The Houghton story is one of pure neglect of a once great brand and lousy marketing. When Houghton had to drop the Burgundy name because of EU agreements, rather than take this old favourite into a new era, it replaced it with Classic, which didn’t appeal to changing consumer tastes.
Lindeman’s was lost as soon as it went into the Southcorp portfolio and the suits got hold of it. It was much the same story with Petaluma. Under Brian Croser it had identity as a wine, as he had identity in the wine industry. With consumers it lost ground when it went into the Lion portfolio.
This month Coonawarra winemakers and growers hosted a visit by senior Endeavour Drinks Group (EDG) leaders. In the release they put out there were a couple of telling sentences.
Burke Reschke of Reschke Wines: “The opportunity to showcase Coonawarra’s personalities and major attributes to Australia’s biggest wine retailer firsthand was a great opportunity. However, I think we took more away from the visit than they did. The detail and science in retailing today is astounding. It is also a moving target so current figures are always welcome.”
Pete Balnaves, president of the Coonawarra Vignerons Association: “Members really appreciated the ability to meet EDG in Coonawarra and found the visit valuable because it gave us important up-to date insights into what is happening in the retail landscape and its ever-changing customers.”
Producers, especially smaller players, often curse the evil demons of retailing. What they fail to realise is that those demons understand retailing and the consumer as well as wine. Producers, in the main, only understand wine.
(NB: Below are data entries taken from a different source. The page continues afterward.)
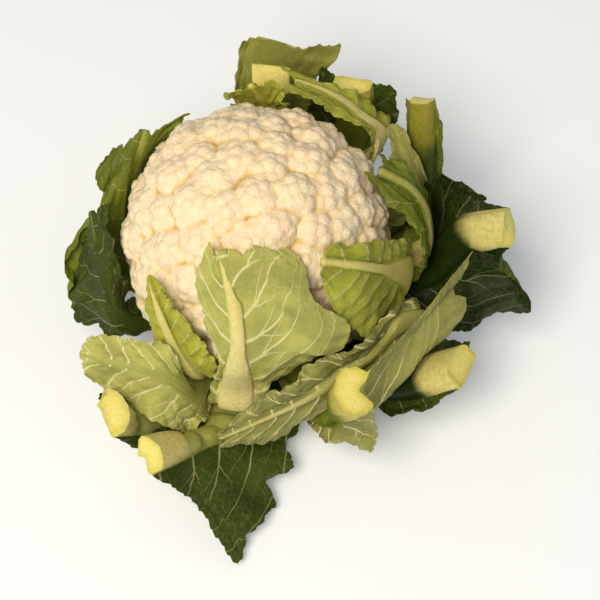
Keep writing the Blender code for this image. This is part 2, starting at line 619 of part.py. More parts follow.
def untangled(leaf, sheet, faces, tree):
    """The sheet with its points moved until its triangles cross neither each other nor what is built."""
    count = sheet.shape[0] * sheet.shape[1]
    corners = [set(face) for face in faces.tolist()]
    for _ in range(PARTING_ROUNDS):
        own = tree_of([(leaf_points(leaf, sheet), faces)])
        against = {pair[1] for pair in tree.overlap(own)}
        folded = {pair[0] for pair in own.overlap(own) if not corners[pair[0]] & corners[pair[1]]}
        if not against and not folded:
            break
        move = np.zeros(count)
        move[touched_points(against, faces, count)] = PARTING_STEP
        sheet = moved_out(sheet, move.reshape(sheet.shape[:2]))
        sheet = relaxed(sheet, touched_points(folded, faces, count))
    return sheet


def build_leaves(solids):
    for leaf in LEAVES:
        tree = tree_of(solids)
        sheet = leaf_sheet(leaf, LEAF_ROWS)
        inner = rib_sizes(leaf, np.linspace(0.0, 1.0, LEAF_ROWS + 1))[2]
        sheet = settle(sheet, np.repeat(inner[:, None], sheet.shape[1], axis=1), tree)
        faces = leaf_faces(*sheet.shape[:2])
        sheet = untangled(leaf, sheet, faces, tree)
        points = leaf_points(leaf, sheet)
        add_object(leaf.name, points, faces, RING_COLOURS[leaf.base[1]], LEAF_ROUGHNESS, True)
        solids.append((points, faces))


def main():
    clear_scene()
    solids = [build_curd(), build_stem()]
    build_leaves(solids)


main()
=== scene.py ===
# %% [markdown]
# # A cauliflower, piece by piece
#
# A trimmed cauliflower stands on the cut face of its stem. A cream curd of florets sits in a nest of green
# leaves, whose thick pale ribs were cut through when the head was harvested. The head is already there as
# plain solids. This lesson dresses them: each solid is replaced by a finer surface of the same form, with a
# finish of its own. Everything stays in the frame of the solids: metres, +Z up, the origin under the stem.

# %% Load the solids
import math
from collections import namedtuple

import bpy
import numpy as np
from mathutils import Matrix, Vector
from mathutils.bvhtree import BVHTree


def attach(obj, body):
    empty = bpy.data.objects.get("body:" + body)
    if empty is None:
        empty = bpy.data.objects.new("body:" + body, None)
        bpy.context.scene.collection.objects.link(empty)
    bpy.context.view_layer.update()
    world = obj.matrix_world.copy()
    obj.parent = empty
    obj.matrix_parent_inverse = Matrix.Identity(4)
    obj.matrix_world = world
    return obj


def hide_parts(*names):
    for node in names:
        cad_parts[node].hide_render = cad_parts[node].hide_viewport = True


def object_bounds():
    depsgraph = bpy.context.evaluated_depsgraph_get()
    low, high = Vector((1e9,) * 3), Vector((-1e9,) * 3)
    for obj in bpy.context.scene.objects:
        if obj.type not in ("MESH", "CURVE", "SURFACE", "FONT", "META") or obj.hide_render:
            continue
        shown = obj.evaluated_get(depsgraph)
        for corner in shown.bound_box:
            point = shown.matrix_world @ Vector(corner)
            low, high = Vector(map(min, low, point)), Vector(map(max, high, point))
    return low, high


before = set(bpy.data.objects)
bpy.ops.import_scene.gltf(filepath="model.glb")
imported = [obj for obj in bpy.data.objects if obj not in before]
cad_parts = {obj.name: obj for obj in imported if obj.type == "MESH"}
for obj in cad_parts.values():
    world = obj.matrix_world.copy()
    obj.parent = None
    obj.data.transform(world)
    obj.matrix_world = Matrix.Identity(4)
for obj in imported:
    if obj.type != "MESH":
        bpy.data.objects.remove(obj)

MM = 0.001
SOLID_BOX = [list(corner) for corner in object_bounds()]
print("the solids reach from", SOLID_BOX[0], "to", SOLID_BOX[1])

# %% [markdown]
# ## The camera
#
# The photograph looks down at the head from the front, about 58 degrees above the table. A long lens far
# away keeps the curd round, as in the photograph. One named pixel ties the two together: it is where the
# middle of the curd shows, so the camera is aimed beside the curd by the distance of that pixel from the
# middle of the picture.

# %% Place the camera
VIEW_ELEVATION = math.radians(58.0)
VIEW_DISTANCE = 1.1
METRES_PER_PIXEL = 0.596e-3
PHOTO_SIDE = 600
CURD_MIDDLE = Vector((0.0, 0.0, 0.072))
CURD_MIDDLE_PIXEL = (257.0, 243.0)
SENSOR_WIDTH = 36.0


def place_camera():
    """Stands the camera so that the curd's middle falls on its pixel and a pixel spans its real length."""
    towards = Vector((0.0, -math.cos(VIEW_ELEVATION), math.sin(VIEW_ELEVATION)))
    right = Vector((1.0, 0.0, 0.0))
    up = towards.cross(right)
    half = PHOTO_SIDE / 2
    aim = CURD_MIDDLE + right * (half - CURD_MIDDLE_PIXEL[0]) * METRES_PER_PIXEL
    aim -= up * (half - CURD_MIDDLE_PIXEL[1]) * METRES_PER_PIXEL
    lens = bpy.data.cameras.new("Photo_camera")
    lens.sensor_width = SENSOR_WIDTH
    lens.lens = SENSOR_WIDTH * VIEW_DISTANCE / (PHOTO_SIDE * METRES_PER_PIXEL)
    camera = bpy.data.objects.new("Photo_camera", lens)
    camera.location = aim + towards * VIEW_DISTANCE
    camera.rotation_euler = (math.pi / 2 - VIEW_ELEVATION, 0.0, 0.0)
    bpy.context.scene.collection.objects.link(camera)
    bpy.context.scene.camera = camera
    return camera


print("the camera stands at", place_camera().location)

# %% [markdown]
# ## Light and floor
#
# A warm light from the left and front models the curd and leaves the hollows on the right nearly black. It
# is a broad panel, so that its shadows stay soft. A dim white sky fills them a little. The plain standard
# view keeps the warm greens and creams as saturated as they are in the photograph.

# %% Set up the studio
SKY_STRENGTH = 0.30
KEY_COLOUR = (1.0, 0.88, 0.68)
KEY_POWER = 56.0
KEY_SIDE = 1.3
KEY_PLACE = Vector((-0.62, -1.2, 2.05))
FLOOR_SIDE = 6.0
FLOOR_COLOUR = (0.82, 0.88, 0.98)
FLOOR_GLOW = 0.14


def set_up_sky():
    sky = bpy.data.worlds.new("Studio_sky")
    sky.use_nodes = True
    background = sky.node_tree.nodes["Background"]
    background.inputs["Color"].default_value = (1.0, 0.99, 0.97, 1.0)
    background.inputs["Strength"].default_value = SKY_STRENGTH
    bpy.context.scene.world = sky
    bpy.context.scene.view_settings.view_transform = "Standard"


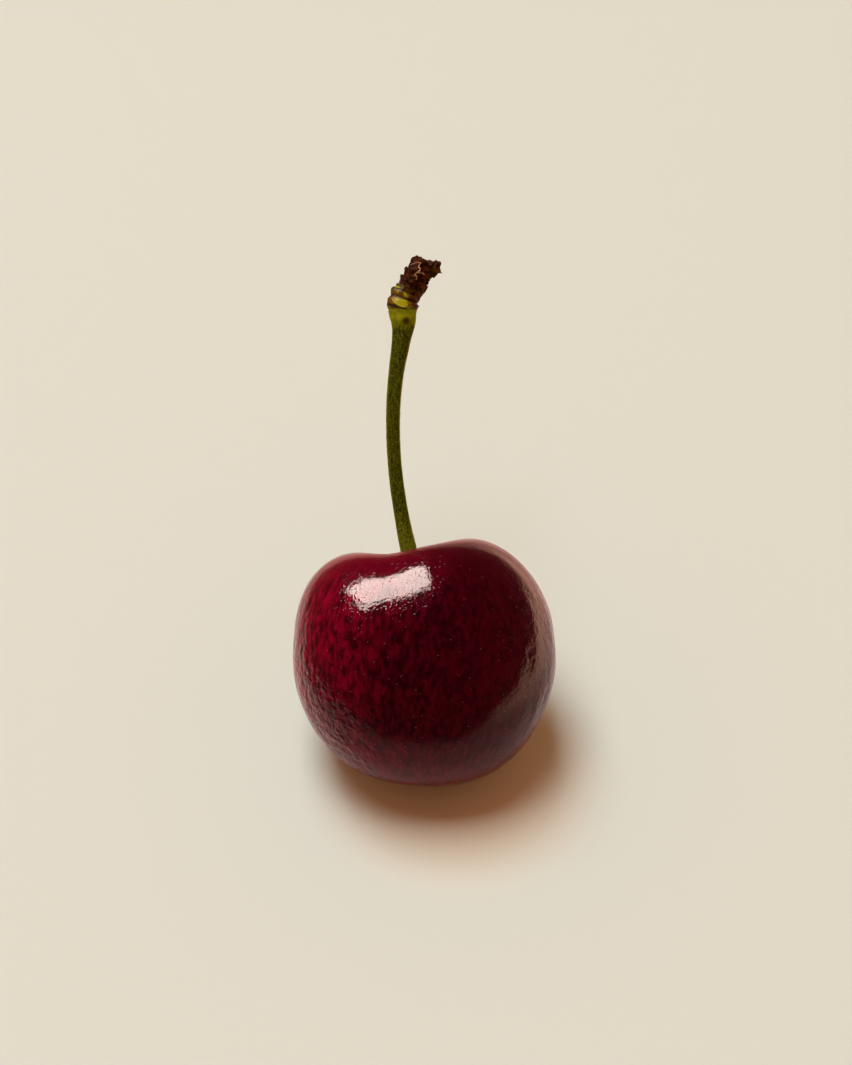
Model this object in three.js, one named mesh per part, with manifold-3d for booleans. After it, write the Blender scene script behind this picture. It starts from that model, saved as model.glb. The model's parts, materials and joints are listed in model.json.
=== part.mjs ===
// A sweet cherry lying on its flank, with its stem and the torn end of the spur it grew on.
// Millimetres, +Z up, origin in the middle of the small flat spot that the fruit rests on.
import * as THREE from "three";
import Module from "manifold-3d";

const wasm = await Module();
wasm.setup();

// ---- how the cherry lies ----
const LEAN = THREE.MathUtils.degToRad(45); // the stem end leans back from upright
const REST_HEIGHT = 13.2; // fruit centre above the surface
const REST_AHEAD = 0.4; // fruit centre behind the middle of the resting spot

const GAP = 0.08; // left between pieces that touch

// ---- fruit: x across the cheeks, y through from the seam side to the back, z towards the stem ----
const HALF_WIDTH = 13.9;
const HALF_THICKNESS = 12.7;
const HALF_HEIGHT = 14.0; // to the top of the round, before the stem cavity is sunk into it
const SQUARENESS = 2.15; // 2 is a plain ellipsoid, more is boxier
const SHOULDER_WIDENING = 0.045; // share by which the stem end is wider than the other
const LEFT_SHOULDER = { rise: 0.45, across: -0.788, up: 0.616, spread: 0.08 };
const LOWER_LEFT_HOLLOW = { rise: -0.25, across: -0.375, up: -0.927, spread: 0.05 };
const RESTING_FULLNESS = { rise: 0.45, back: 0.839, up: -0.545, spread: 0.06 };
const CAVITY_DEPTH = 3.56;
const CAVITY_TILT = 0.144; // the cavity opens a little to the left, radians
const CAVITY_WIDTH = 0.399; // radians
const SEAM_DIP_FRONT = 0.58; // the seam notches the rim of the cavity, front and back
const SEAM_DIP_BACK = 1.18;
const SEAM_DIP_WIDTH = 0.19;
const SEAM_DIP_LENGTH = 0.495; // radians
const SEAM_DIP_AT = 0.63; // radians from the stem axis
const SEAM_DIP_SHARE_IN_CAVITY = 0.56; // how much of the dips is left where they meet over the stem
const SEAM_DIP_BLEND = 0.15; // over which the front dip turns into the back one, share of the radius
const SEAM_TWIST = 0.32;
const FLANK_RIPPLE = 0.1; // slight waviness of the half away from the stem
const RIPPLE_FROM = 1.31; // radians from the stem axis where the waviness starts
const RIPPLE_ONSET = 0.35; // radians over which it grows
const RIPPLE_WAVES = 6; // in a full turn
const FRUIT_RINGS = 46;
const FRUIT_SIDES = 60;
const FIRST_RING = 0.65; // place of the ring round the cavity's floor, in ring spacings
const RING_CROWDING = 0.38; // how much closer the rings are at the cavity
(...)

There hasn’t been a great deal in the media recently about the state of the Australian dollar. Yet compared to a year ago it’s about 6 cents higher to the US dollar and 12 cents higher to the pound. Exchange rates aren’t as crippling as they have been in the past, but must still be eating into exporter profits.
It appears the excitement about growth in China, and Asia in general, is overshadowing the difficulties of trade with the UK and US.